[AIM OF THE EXERCISE]: Return only the lines between the line holding "cabinet_shell();" and the line holding "obj.data.transform(obj.matrix_world)", the two boundary lines included, exactly as they appear.

====

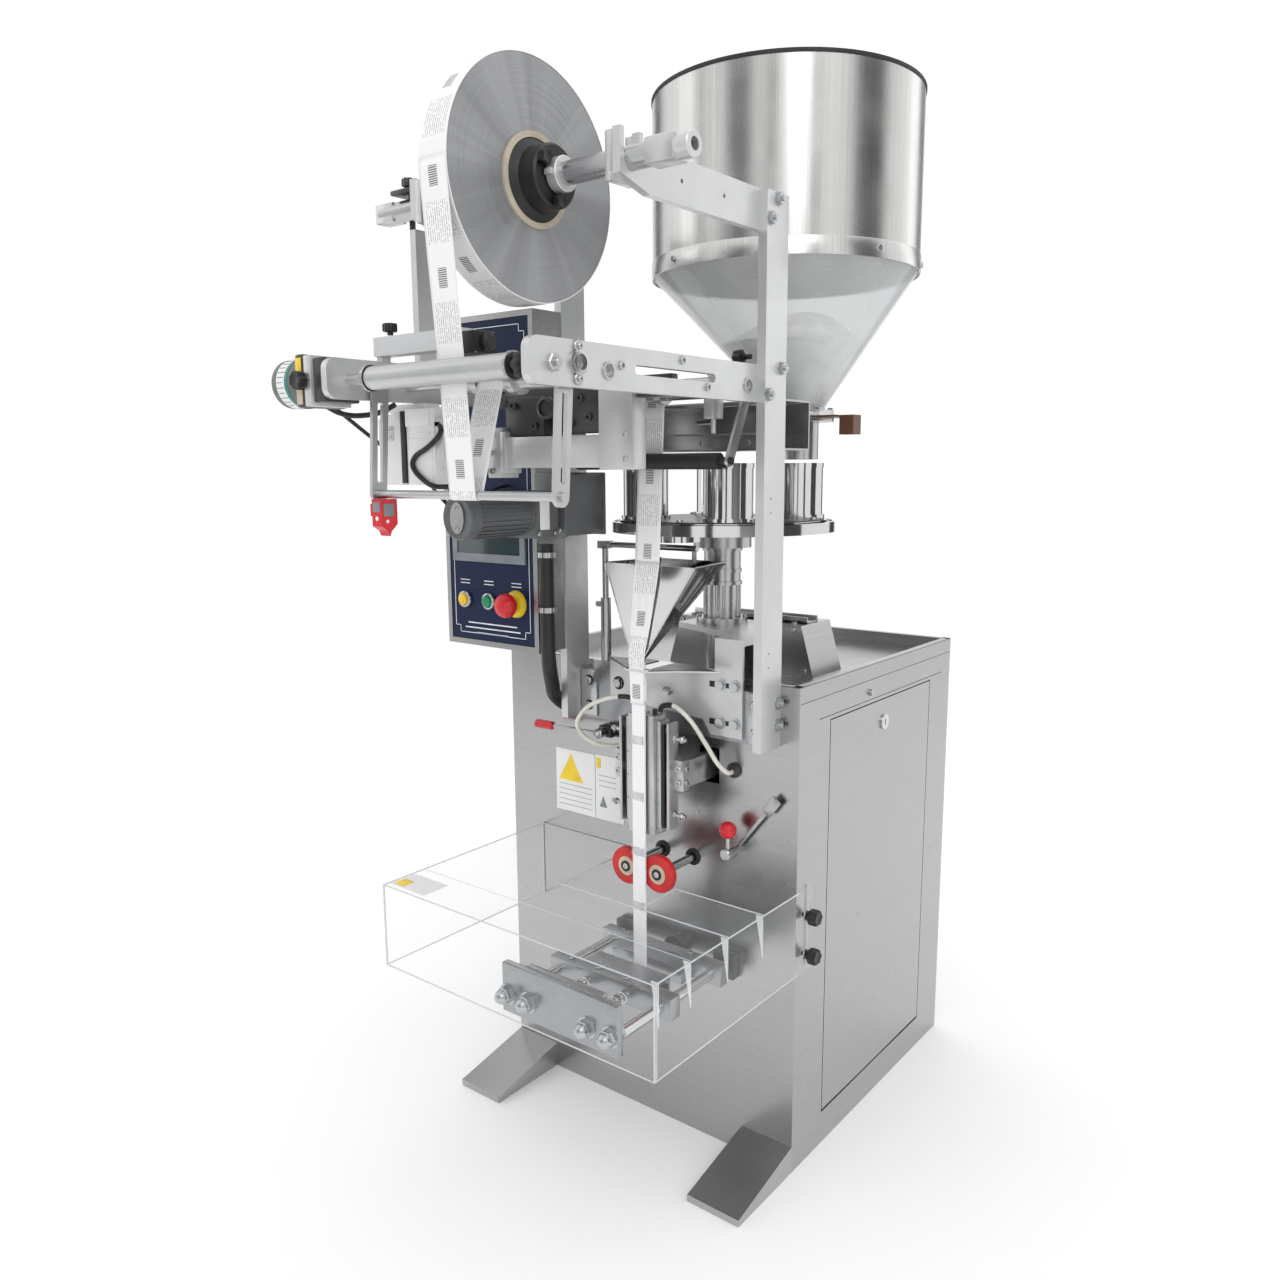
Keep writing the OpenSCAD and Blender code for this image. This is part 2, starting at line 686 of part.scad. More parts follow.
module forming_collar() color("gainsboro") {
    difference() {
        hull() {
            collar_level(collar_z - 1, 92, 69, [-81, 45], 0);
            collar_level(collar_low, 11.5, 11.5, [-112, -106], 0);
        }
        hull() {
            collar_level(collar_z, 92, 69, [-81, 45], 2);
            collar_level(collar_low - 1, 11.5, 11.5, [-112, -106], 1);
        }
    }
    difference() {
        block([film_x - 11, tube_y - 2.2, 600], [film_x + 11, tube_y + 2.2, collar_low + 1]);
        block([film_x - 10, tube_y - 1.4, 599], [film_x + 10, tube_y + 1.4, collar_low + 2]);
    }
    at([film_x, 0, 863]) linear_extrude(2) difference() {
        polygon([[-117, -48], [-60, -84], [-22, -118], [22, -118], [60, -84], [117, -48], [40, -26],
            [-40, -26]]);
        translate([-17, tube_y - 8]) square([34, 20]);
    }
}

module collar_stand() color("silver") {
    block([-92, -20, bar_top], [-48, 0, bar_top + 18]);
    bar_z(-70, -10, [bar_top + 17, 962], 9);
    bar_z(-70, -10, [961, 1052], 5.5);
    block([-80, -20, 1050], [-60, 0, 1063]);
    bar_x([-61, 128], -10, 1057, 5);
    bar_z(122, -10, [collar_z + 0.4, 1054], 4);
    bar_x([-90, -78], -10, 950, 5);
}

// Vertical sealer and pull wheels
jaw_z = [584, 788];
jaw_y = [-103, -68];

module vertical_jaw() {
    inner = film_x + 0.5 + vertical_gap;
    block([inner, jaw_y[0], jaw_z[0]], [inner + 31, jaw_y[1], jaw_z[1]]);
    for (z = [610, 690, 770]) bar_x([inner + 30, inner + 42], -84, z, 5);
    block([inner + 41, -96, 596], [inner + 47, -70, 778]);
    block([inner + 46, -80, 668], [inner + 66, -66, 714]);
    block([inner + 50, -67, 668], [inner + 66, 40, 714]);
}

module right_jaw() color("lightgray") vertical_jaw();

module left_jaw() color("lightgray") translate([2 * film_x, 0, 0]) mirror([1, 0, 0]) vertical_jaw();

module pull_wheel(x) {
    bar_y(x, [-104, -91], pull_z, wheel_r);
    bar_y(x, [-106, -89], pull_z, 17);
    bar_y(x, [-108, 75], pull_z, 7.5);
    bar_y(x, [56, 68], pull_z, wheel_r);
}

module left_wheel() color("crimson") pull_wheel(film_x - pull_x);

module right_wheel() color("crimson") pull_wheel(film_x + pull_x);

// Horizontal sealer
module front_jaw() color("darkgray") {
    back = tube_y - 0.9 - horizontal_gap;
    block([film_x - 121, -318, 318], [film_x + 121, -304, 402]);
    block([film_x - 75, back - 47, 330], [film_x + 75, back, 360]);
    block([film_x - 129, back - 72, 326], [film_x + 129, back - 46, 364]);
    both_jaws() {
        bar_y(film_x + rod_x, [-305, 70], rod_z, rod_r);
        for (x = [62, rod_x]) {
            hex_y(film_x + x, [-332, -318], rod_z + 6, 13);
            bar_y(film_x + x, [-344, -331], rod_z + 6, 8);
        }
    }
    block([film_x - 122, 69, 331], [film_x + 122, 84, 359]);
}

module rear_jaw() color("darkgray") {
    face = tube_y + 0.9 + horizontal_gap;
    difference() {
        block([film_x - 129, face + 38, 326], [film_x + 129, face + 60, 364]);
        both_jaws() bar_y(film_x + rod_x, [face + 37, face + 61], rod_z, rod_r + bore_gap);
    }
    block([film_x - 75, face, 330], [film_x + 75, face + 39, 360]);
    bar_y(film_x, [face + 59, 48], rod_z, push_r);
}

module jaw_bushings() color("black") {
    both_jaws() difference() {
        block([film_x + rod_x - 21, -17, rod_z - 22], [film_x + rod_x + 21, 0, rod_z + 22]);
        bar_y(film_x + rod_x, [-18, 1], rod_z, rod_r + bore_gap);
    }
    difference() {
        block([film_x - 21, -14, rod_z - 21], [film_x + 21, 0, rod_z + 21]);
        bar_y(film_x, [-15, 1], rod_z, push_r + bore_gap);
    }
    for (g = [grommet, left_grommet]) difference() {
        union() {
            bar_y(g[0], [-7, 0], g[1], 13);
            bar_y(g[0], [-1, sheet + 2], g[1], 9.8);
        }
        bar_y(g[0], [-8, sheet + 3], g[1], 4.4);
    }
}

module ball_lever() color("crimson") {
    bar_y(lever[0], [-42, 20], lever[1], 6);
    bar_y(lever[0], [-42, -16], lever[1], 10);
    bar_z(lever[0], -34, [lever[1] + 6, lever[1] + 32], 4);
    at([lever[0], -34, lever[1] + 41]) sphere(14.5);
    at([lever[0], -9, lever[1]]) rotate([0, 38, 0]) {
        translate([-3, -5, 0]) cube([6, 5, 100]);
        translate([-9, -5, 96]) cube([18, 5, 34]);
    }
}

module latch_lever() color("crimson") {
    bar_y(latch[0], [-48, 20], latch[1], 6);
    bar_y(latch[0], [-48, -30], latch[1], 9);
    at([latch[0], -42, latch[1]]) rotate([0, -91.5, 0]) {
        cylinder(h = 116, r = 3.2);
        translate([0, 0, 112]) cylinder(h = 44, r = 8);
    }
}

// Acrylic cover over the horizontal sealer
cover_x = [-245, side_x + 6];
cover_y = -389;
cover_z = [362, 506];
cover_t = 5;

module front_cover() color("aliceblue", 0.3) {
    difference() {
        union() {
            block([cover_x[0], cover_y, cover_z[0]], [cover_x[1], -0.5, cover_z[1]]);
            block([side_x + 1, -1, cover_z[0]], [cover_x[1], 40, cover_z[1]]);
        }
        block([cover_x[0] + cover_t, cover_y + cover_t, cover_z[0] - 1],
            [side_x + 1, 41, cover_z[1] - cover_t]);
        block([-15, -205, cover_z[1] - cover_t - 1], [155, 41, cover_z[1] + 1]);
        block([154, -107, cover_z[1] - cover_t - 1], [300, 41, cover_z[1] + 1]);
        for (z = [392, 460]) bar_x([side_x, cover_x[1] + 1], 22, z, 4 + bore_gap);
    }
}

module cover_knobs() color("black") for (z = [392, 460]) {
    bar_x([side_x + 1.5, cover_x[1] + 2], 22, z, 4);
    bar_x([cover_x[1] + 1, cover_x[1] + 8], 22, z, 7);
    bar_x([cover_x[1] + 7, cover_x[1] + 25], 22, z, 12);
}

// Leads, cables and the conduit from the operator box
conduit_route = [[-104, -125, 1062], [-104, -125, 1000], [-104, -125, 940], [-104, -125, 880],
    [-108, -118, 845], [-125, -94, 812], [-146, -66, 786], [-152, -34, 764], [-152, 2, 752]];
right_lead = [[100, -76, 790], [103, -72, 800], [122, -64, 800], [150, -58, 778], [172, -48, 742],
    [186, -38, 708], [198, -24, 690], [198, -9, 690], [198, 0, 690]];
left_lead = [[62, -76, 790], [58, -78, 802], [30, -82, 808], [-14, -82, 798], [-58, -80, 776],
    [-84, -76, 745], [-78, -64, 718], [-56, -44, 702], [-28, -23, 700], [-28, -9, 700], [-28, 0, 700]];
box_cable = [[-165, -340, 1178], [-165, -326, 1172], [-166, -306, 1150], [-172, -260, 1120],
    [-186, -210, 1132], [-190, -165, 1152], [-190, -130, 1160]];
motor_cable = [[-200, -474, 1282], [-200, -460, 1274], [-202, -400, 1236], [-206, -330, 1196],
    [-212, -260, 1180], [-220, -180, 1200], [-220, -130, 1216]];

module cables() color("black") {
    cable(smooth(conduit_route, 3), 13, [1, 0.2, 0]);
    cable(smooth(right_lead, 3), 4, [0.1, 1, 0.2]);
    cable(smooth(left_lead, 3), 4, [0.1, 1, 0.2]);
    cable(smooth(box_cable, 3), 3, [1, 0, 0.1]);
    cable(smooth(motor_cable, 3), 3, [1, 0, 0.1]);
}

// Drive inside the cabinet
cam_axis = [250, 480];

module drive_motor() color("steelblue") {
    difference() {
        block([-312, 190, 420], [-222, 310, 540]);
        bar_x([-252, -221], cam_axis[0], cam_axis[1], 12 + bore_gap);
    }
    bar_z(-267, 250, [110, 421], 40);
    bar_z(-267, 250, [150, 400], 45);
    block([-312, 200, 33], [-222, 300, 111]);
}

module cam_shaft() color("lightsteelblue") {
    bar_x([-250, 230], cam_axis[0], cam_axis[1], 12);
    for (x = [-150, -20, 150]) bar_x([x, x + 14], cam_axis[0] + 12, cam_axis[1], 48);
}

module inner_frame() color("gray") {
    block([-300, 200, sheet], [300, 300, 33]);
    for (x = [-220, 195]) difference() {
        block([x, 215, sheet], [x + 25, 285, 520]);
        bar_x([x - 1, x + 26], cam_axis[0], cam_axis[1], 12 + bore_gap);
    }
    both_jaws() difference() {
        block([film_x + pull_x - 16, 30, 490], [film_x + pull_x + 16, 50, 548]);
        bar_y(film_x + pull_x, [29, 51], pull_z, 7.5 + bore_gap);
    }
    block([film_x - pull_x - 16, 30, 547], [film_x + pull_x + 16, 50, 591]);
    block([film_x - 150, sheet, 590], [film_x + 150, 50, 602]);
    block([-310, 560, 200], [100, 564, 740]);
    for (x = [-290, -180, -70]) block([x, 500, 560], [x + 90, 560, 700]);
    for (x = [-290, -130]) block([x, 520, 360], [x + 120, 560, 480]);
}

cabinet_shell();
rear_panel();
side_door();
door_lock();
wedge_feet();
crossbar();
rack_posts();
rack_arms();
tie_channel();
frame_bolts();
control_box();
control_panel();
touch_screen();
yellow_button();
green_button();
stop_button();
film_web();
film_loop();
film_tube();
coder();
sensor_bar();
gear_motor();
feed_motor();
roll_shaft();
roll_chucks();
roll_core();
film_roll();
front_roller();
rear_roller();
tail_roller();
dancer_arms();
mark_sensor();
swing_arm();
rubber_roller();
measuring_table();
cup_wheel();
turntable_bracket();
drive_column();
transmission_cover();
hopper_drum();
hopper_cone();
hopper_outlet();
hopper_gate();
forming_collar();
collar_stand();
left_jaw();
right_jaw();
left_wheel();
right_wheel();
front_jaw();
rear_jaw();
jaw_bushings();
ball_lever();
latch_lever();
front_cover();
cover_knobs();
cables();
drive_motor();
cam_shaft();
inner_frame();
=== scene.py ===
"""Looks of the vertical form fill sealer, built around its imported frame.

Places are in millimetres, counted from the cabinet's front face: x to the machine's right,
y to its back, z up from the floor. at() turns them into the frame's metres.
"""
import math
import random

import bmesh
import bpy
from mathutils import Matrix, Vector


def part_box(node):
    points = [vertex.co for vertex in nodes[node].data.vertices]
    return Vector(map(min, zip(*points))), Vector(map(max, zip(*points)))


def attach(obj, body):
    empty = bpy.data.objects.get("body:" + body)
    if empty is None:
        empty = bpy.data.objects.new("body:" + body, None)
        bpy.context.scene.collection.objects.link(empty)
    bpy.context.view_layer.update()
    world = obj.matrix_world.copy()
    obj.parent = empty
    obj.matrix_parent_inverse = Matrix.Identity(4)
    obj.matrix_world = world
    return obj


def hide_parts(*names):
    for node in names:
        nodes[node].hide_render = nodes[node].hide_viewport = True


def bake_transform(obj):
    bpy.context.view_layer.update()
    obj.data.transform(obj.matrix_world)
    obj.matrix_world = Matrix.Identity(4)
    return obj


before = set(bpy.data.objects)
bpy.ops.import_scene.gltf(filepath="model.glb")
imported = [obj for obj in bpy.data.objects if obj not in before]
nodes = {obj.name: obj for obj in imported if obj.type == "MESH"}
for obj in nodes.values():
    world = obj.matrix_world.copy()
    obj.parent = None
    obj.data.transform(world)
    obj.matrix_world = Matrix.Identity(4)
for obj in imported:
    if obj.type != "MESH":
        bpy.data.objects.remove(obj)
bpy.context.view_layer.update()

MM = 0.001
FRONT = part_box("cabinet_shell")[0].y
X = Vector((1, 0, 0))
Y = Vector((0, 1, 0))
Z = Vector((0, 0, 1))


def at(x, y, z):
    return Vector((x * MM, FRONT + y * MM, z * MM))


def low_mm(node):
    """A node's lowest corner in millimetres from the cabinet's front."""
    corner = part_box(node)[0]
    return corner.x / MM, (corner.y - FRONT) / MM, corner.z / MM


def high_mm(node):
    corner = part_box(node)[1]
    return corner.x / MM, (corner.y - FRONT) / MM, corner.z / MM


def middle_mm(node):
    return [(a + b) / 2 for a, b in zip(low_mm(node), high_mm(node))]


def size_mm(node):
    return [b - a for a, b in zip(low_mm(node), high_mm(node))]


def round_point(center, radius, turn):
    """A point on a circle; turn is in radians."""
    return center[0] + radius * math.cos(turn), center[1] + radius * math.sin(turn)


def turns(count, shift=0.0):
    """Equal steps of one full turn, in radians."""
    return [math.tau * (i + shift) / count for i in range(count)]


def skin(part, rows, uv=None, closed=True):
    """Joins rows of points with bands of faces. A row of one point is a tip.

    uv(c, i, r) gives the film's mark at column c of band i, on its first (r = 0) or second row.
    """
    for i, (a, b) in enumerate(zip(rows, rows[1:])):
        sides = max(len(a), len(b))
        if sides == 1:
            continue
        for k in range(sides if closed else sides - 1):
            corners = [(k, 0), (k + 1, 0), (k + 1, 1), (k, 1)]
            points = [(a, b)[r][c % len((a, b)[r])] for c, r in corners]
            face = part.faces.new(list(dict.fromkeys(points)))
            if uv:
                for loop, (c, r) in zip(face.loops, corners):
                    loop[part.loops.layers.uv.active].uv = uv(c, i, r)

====

[ANSWER]:
cabinet_shell();
rear_panel();
side_door();
door_lock();
wedge_feet();
crossbar();
rack_posts();
rack_arms();
tie_channel();
frame_bolts();
control_box();
control_panel();
touch_screen();
yellow_button();
green_button();
stop_button();
film_web();
film_loop();
film_tube();
coder();
sensor_bar();
gear_motor();
feed_motor();
roll_shaft();
roll_chucks();
roll_core();
film_roll();
front_roller();
rear_roller();
tail_roller();
dancer_arms();
mark_sensor();
swing_arm();
rubber_roller();
measuring_table();
cup_wheel();
turntable_bracket();
drive_column();
transmission_cover();
hopper_drum();
hopper_cone();
hopper_outlet();
hopper_gate();
forming_collar();
collar_stand();
left_jaw();
right_jaw();
left_wheel();
right_wheel();
front_jaw();
rear_jaw();
jaw_bushings();
ball_lever();
latch_lever();
front_cover();
cover_knobs();
cables();
drive_motor();
cam_shaft();
inner_frame();
=== scene.py ===
"""Looks of the vertical form fill sealer, built around its imported frame.

Places are in millimetres, counted from the cabinet's front face: x to the machine's right,
y to its back, z up from the floor. at() turns them into the frame's metres.
"""
import math
import random

import bmesh
import bpy
from mathutils import Matrix, Vector


def part_box(node):
    points = [vertex.co for vertex in nodes[node].data.vertices]
    return Vector(map(min, zip(*points))), Vector(map(max, zip(*points)))


def attach(obj, body):
    empty = bpy.data.objects.get("body:" + body)
    if empty is None:
        empty = bpy.data.objects.new("body:" + body, None)
        bpy.context.scene.collection.objects.link(empty)
    bpy.context.view_layer.update()
    world = obj.matrix_world.copy()
    obj.parent = empty
    obj.matrix_parent_inverse = Matrix.Identity(4)
    obj.matrix_world = world
    return obj


def hide_parts(*names):
    for node in names:
        nodes[node].hide_render = nodes[node].hide_viewport = True


def bake_transform(obj):
    bpy.context.view_layer.update()
    obj.data.transform(obj.matrix_world)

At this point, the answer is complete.